Times of India ^ | MONDAY, MAY 16, 2005 12:15:52 AM | Sunday Times

Posted on 05/15/2005 4:55:32 PM PDT by CarrotAndStick

Leaving a wet towel on the bathroom floor may seem a minor issue but it could wreck a relationship. Scientists have identified a list of the most annoying habits that can cause rifts between couples.

The study of minor irritations in domestic life has found that people can almost become "allergic" to a partner's foibles. Failure to control that shrill laugh might end in marriage-destroying fury. Among the most annoying habits are failing to hang up towels, leaving a new loo roll on top of the empty one and using a fork as a back-scratcher.

Cringe-inducing endearments such as "babykins" can also cause an adverse reaction. When repeated, a couple can reach snapping point.

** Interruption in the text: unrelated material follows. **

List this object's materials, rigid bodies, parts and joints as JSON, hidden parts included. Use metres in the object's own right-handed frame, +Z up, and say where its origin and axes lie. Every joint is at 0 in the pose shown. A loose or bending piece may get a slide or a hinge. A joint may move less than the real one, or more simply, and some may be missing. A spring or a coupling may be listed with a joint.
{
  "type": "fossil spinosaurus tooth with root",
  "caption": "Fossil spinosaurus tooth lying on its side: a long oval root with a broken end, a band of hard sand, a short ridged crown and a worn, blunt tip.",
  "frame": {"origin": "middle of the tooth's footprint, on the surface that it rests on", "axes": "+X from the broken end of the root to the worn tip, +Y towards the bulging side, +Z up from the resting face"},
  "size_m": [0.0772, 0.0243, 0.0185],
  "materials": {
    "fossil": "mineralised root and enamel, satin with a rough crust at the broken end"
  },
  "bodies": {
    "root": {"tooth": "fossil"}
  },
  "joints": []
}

Many of the habits detailed in the study, published in the academic journal Personal Relationships, are the familiar fibre of male-female interaction. They include nose-picking, burping and tatty clothes in men and lateness, verbosity and demands for reassurance about clothing in women.

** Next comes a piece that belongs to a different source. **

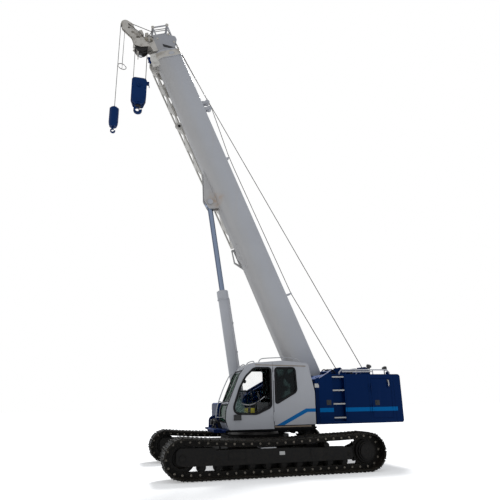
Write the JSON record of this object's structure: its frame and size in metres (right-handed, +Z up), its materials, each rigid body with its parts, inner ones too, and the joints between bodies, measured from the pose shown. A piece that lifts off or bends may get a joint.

The study, funded by the US government's health research arm and conducted at Louisville University, charted the grim "deromanticisation" of more than 160 relationships. It also compared what was termed "social allergen frequency" (nasty habits) with relationship satisfaction and failure in a further 274 people. The report, Social Allergies in Romantic Relationships, aims to establish the nature of the link between nasty habits and nasty divorce. Some of the issues raised will provide bored couples with a new range of things to complain about.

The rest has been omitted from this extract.